If you can’t find someone better than Trump in this field, it’s because you don’t want to.

So here’s my parting comment to the Trump fanatics: if you can’t find someone better than Trump in this field, it’s because you don’t want to. A female CEO, a hard-right black doctor, several senators and governors, people from every region of the country—if you think they’re all part of some vast Washington conspiracy, then it’s solely because that’s how people like you think.

The GOP cannot accommodate you, and neither can any other party, because you don’t want to be accommodated, you want to be angry. Trump vents that anger for you, and you’re not going to let anyone take that away from you, because it makes you, in some perverse way, feel good. That’s your right as an American, but that’s not anything a political party can help you with.

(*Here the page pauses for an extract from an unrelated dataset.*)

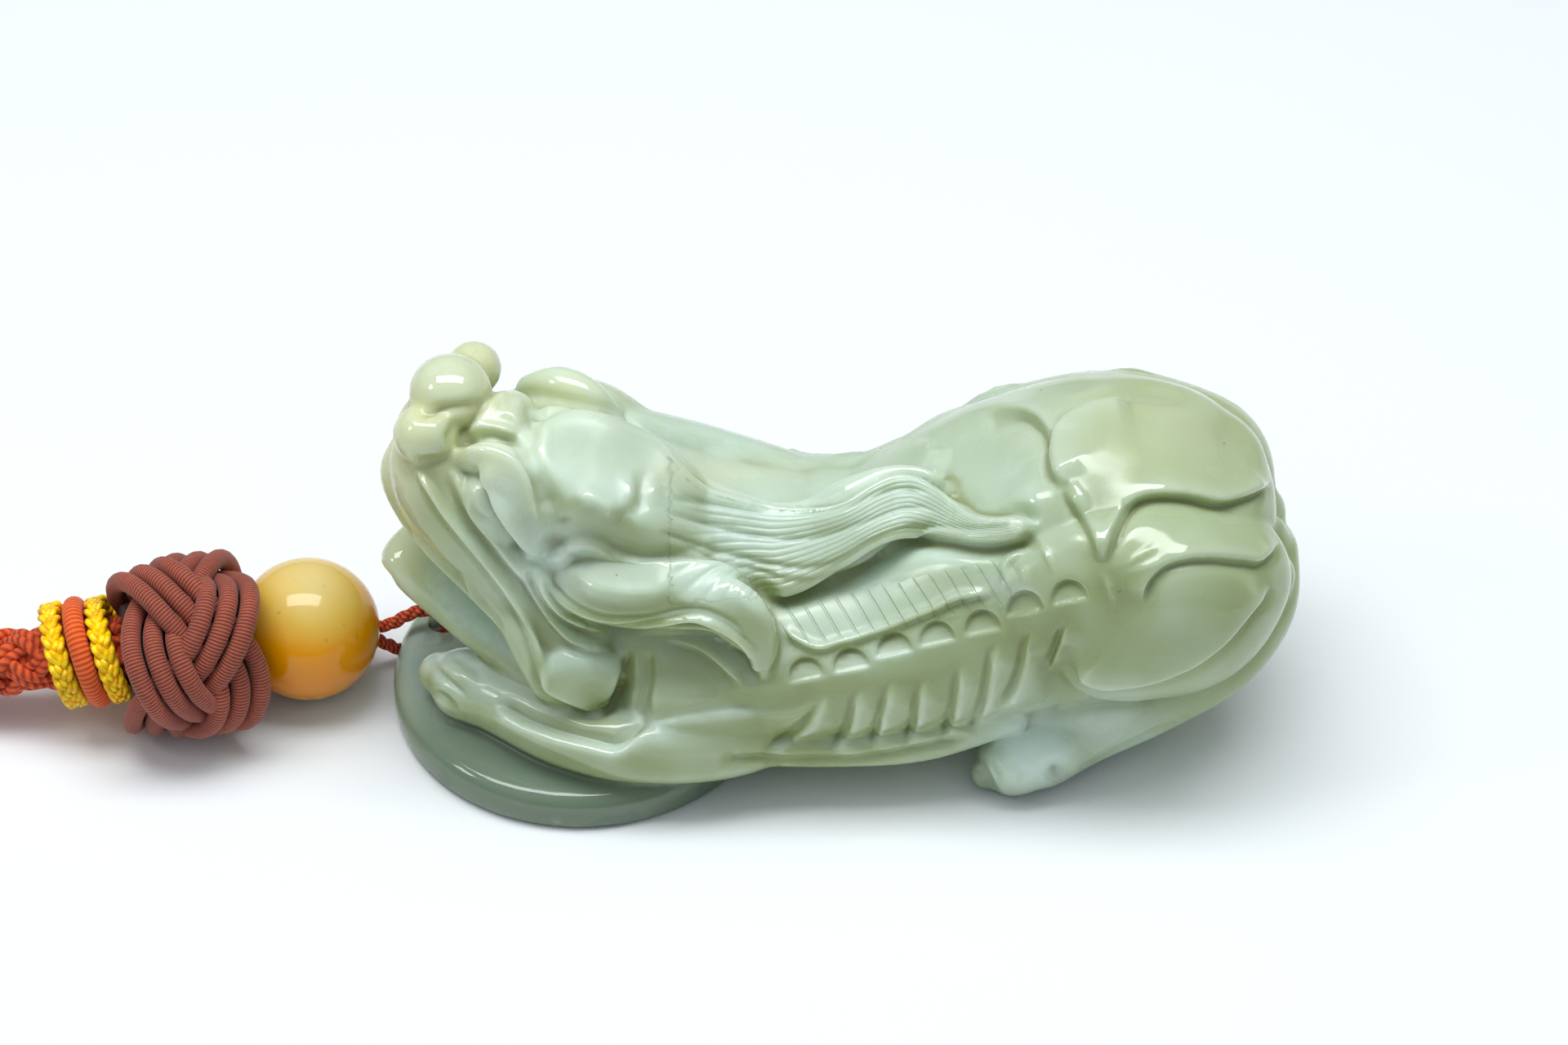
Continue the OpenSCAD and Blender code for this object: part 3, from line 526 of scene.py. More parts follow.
# Each form: the way its breadth lies, how square its section is, and a row for each section along it, in
# shares of the stone's length, width and height: middle x, y, z, half-breadth of the width, half-depth of
# the height.
carved_forms = {
    "trunk": ((0, 1, 0), 2.3, [
        [-0.256, 0, 0.287, 0.278, 0.175], [-0.181, 0, 0.306, 0.368, 0.212],
        [-0.075, -0.008, 0.319, 0.416, 0.235], [0.03, -0.02, 0.334, 0.404, 0.238],
        [0.12, -0.012, 0.385, 0.398, 0.29],
        [0.21, 0, 0.452, 0.39, 0.34], [0.3, 0, 0.5, 0.36, 0.365], [0.38, 0, 0.475, 0.3, 0.33],
        [0.424, 0, 0.45, 0.215, 0.25], [0.453, 0, 0.43, 0.08, 0.12]]),
    "belly": ((0, 1, 0), 2.3, [
        [-0.18, -0.312, 0.15, 0.056, 0.037], [-0.105, -0.326, 0.163, 0.09, 0.059],
        [0, -0.333, 0.169, 0.097, 0.062], [0.09, -0.326, 0.18, 0.094, 0.062],
        [0.18, -0.306, 0.212, 0.062, 0.05]]),
    "haunch": ((0, 1, 0), 2.3, [
        [0.173, -0.26, 0.416, 0.076, 0.116], [0.226, -0.253, 0.484, 0.167, 0.23],
        [0.3, -0.24, 0.52, 0.208, 0.265], [0.377, -0.207, 0.495, 0.2, 0.25],
        [0.43, -0.162, 0.47, 0.155, 0.2], [0.461, -0.12, 0.45, 0.065, 0.09]]),
    "haunch far": ((0, 1, 0), 2.3, [
        [0.098, 0.271, 0.43, 0.09, 0.145], [0.158, 0.271, 0.452, 0.145, 0.195],
        [0.226, 0.257, 0.485, 0.19, 0.222], [0.3, 0.24, 0.5, 0.208, 0.245],
        [0.377, 0.207, 0.485, 0.2, 0.235], [0.43, 0.162, 0.46, 0.155, 0.19],
        [0.461, 0.12, 0.445, 0.065, 0.088]]),
    "shin": ((0.3, 1, 0), 2.3, [
        [0.178, -0.334, 0.081, 0.056, 0.056], [0.208, -0.32, 0.1, 0.104, 0.091],
        [0.269, -0.267, 0.131, 0.09, 0.087], [0.341, -0.224, 0.188, 0.09, 0.087],
        [0.41, -0.16, 0.266, 0.097, 0.1], [0.45, -0.093, 0.375, 0.09, 0.1],
        [0.465, 0.004, 0.453, 0.056, 0.075]]),
    "hind foot": ((0.5, 1, 0), 2.3, [
        [0.242, -0.296, 0.112, 0.056, 0.05], [0.215, -0.309, 0.106, 0.097, 0.091],
        [0.189, -0.334, 0.081, 0.101, 0.081], [0.166, -0.344, 0.056, 0.076, 0.059],
        [0.157, -0.352, 0.05, 0.035, 0.037]]),
    "face": ((0.45, 0.89, 0), 2.6, [
        [-0.446, -0.007, 0.856, 0.083, 0.05], [-0.431, -0.014, 0.8, 0.167, 0.106],
        [-0.392, -0.031, 0.7, 0.222, 0.131], [-0.34, -0.042, 0.594, 0.257, 0.138],
        [-0.292, -0.035, 0.475, 0.285, 0.138], [-0.256, -0.021, 0.359, 0.292, 0.131],
        [-0.235, 0, 0.281, 0.243, 0.094]]),
    "neck": ((0, 1, 0), 2.4, [
        [-0.384, 0.007, 0.769, 0.139, 0.062], [-0.331, 0.01, 0.7, 0.215, 0.119],
        [-0.241, 0, 0.575, 0.26, 0.156], [-0.136, 0, 0.47, 0.3, 0.15], [-0.03, 0, 0.395, 0.31, 0.155],
        [0.06, 0, 0.36, 0.28, 0.15]]),
    "lip": ((0.8, -0.6, 0), 2.2, [
        [-0.467, 0.021, 0.748, 0.038, 0.041], [-0.475, -0.042, 0.721, 0.042, 0.044],
        [-0.455, -0.111, 0.66, 0.042, 0.044], [-0.427, -0.167, 0.611, 0.042, 0.044],
        [-0.384, -0.222, 0.536, 0.042, 0.044], [-0.351, -0.271, 0.477, 0.042, 0.044],
        [-0.332, -0.306, 0.396, 0.042, 0.044], [-0.319, -0.323, 0.321, 0.035, 0.037]]),
    "lip far": ((0.8, 0.6, 0), 2.2, [
        [-0.467, 0.021, 0.748, 0.038, 0.041], [-0.455, 0.09, 0.731, 0.042, 0.044],
        [-0.416, 0.16, 0.65, 0.042, 0.044], [-0.37, 0.222, 0.55, 0.042, 0.044],
        [-0.328, 0.271, 0.444, 0.042, 0.044], [-0.298, 0.299, 0.35, 0.035, 0.037]]),
    "jaw": ((0.45, 0.89, 0), 2.4, [
        [-0.485, 0.049, 0.405, 0.056, 0.025], [-0.473, 0.035, 0.425, 0.104, 0.047],
        [-0.428, 0.014, 0.356, 0.128, 0.056], [-0.369, -0.021, 0.294, 0.174, 0.062],
        [-0.301, -0.042, 0.256, 0.257, 0.087], [-0.248, -0.035, 0.256, 0.257, 0.094]]),
    "brow": ((0.8, 0, 0.6), 2.2, [
        [-0.402, -0.136, 0.841, 0.024, 0.025], [-0.369, -0.17, 0.869, 0.045, 0.041],
        [-0.343, -0.198, 0.829, 0.056, 0.047], [-0.33, -0.219, 0.745, 0.052, 0.047],
        [-0.327, -0.24, 0.67, 0.031, 0.031]]),
    "brow far": ((0.47, -0.65, 0.6), 2.2, [
        [-0.338, 0.15, 0.823, 0.03, 0.03], [-0.303, 0.12, 0.853, 0.048, 0.044],
        [-0.272, 0.089, 0.825, 0.058, 0.05], [-0.252, 0.076, 0.75, 0.052, 0.047],
        [-0.24, 0.082, 0.68, 0.031, 0.031]]),
    "forehead": ((0, 0.8, 0.6), 2.2, [
        [-0.325, -0.083, 0.852, 0.056, 0.037], [-0.295, -0.118, 0.785, 0.09, 0.07],
        [-0.243, -0.146, 0.742, 0.1, 0.085], [-0.2, -0.174, 0.7, 0.09, 0.075],
        [-0.166, -0.188, 0.67, 0.042, 0.037]]),
    "forehead far": ((0, 0.8, -0.6), 2.2, [
        [-0.345, 0.153, 0.785, 0.042, 0.031], [-0.309, 0.181, 0.755, 0.076, 0.056],
        [-0.266, 0.208, 0.71, 0.083, 0.066], [-0.214, 0.222, 0.625, 0.069, 0.054],
        [-0.161, 0.222, 0.59, 0.049, 0.044]]),
    "mane": ((0, 0.8, 0.6), 2.2, [
        [-0.233, -0.07, 0.69, 0.09, 0.06], [-0.157, -0.118, 0.632, 0.118, 0.075],
        [-0.088, -0.139, 0.575, 0.122, 0.075], [-0.028, -0.139, 0.597, 0.108, 0.069],
        [0.024, -0.118, 0.66, 0.104, 0.066], [0.076, -0.104, 0.693, 0.086, 0.056],
        [0.137, -0.111, 0.65, 0.05, 0.045], [0.2, -0.118, 0.66, 0.02, 0.022]]),
    "mane far": ((0, 0.8, -0.6), 2.2, [
        [-0.231, 0.181, 0.672, 0.083, 0.054], [-0.16, 0.208, 0.6, 0.076, 0.057],
        [-0.089, 0.222, 0.53, 0.069, 0.056], [-0.026, 0.229, 0.472, 0.069, 0.056],
        [0.028, 0.229, 0.497, 0.059, 0.05], [0.081, 0.222, 0.575, 0.028, 0.025]]),
    "leaf": ((0, 0.5, 0.87), 2.2, [
        [-0.317, -0.225, 0.57, 0.028, 0.019], [-0.281, -0.267, 0.558, 0.062, 0.041],
        [-0.233, -0.302, 0.558, 0.07, 0.047], [-0.182, -0.323, 0.563, 0.062, 0.047],
        [-0.13, -0.337, 0.57, 0.068, 0.047], [-0.096, -0.347, 0.507, 0.064, 0.041],
        [-0.081, -0.354, 0.388, 0.017, 0.019]]),
    "leaf top": ((0, 0.98, 0.2), 2.8, [
        [-0.29, -0.235, 0.595, 0.05, 0.03], [-0.26, -0.25, 0.602, 0.08, 0.042],
        [-0.22, -0.262, 0.605, 0.096, 0.046], [-0.182, -0.278, 0.606, 0.088, 0.046],
        [-0.14, -0.3, 0.585, 0.08, 0.045], [-0.112, -0.32, 0.55, 0.06, 0.038]]),
    "forehead front": ((0, 0.97, 0.22), 3.4, [
        [-0.322, -0.125, 0.838, 0.09, 0.05], [-0.292, -0.11, 0.785, 0.155, 0.1],
        [-0.243, -0.11, 0.722, 0.16, 0.117], [-0.2, -0.125, 0.672, 0.155, 0.11],
        [-0.16, -0.14, 0.622, 0.12, 0.075]]),
    "leaf far": ((0, 0.5, -0.87), 2.2, [
        [-0.309, 0.264, 0.562, 0.028, 0.019], [-0.271, 0.323, 0.519, 0.08, 0.041],
        [-0.218, 0.361, 0.469, 0.09, 0.047], [-0.166, 0.382, 0.438, 0.076, 0.047],
        [-0.12, 0.392, 0.419, 0.08, 0.047], [-0.09, 0.403, 0.356, 0.066, 0.041],
        [-0.078, 0.41, 0.269, 0.017, 0.019]]),
    "foreleg": ((0.4, 1, 0), 2.2, [
        [-0.026, -0.305, 0.182, 0.035, 0.037], [-0.089, -0.349, 0.184, 0.09, 0.082],
        [-0.159, -0.381, 0.181, 0.097, 0.092], [-0.239, -0.385, 0.175, 0.083, 0.085],
        [-0.311, -0.327, 0.17, 0.076, 0.08], [-0.376, -0.214, 0.166, 0.08, 0.078],
        [-0.418, -0.145, 0.162, 0.094, 0.078], [-0.443, -0.109, 0.156, 0.056, 0.05]]),
    "foreleg far": ((0.4, -1, 0), 2.2, [
        [-0.026, 0.305, 0.182, 0.035, 0.037], [-0.089, 0.349, 0.184, 0.09, 0.082],
        [-0.159, 0.385, 0.181, 0.097, 0.092], [-0.232, 0.392, 0.175, 0.083, 0.085],
        [-0.296, 0.351, 0.17, 0.076, 0.08], [-0.348, 0.275, 0.166, 0.08, 0.078],
        [-0.378, 0.235, 0.162, 0.094, 0.078], [-0.395, 0.21, 0.156, 0.056, 0.05]]),
}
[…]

As for the GOP, I have one recommendation as someone who, whatever my status today, once worked among you all on the Hill and wants to see you field a real candidate in a real election in 2016: get serious about ostracizing Trump. Follow Erick Erickson’s lead, and declare him to be too far over the line for any conservative party worthy of the name. Yes, force him into the third-party candidacy with which he’s already blackmailing you. See if he really has the guts for it.

Trump has gone too far, and made his supporters go too far along with him, ever to climb down from the things he’s said. After this week, he’ll never support your nominee, and neither will his people. They can’t, not now. The sooner you get this over with, the better a chance you’ll have to run a real campaign later.

And remember: it’s not you, it’s him.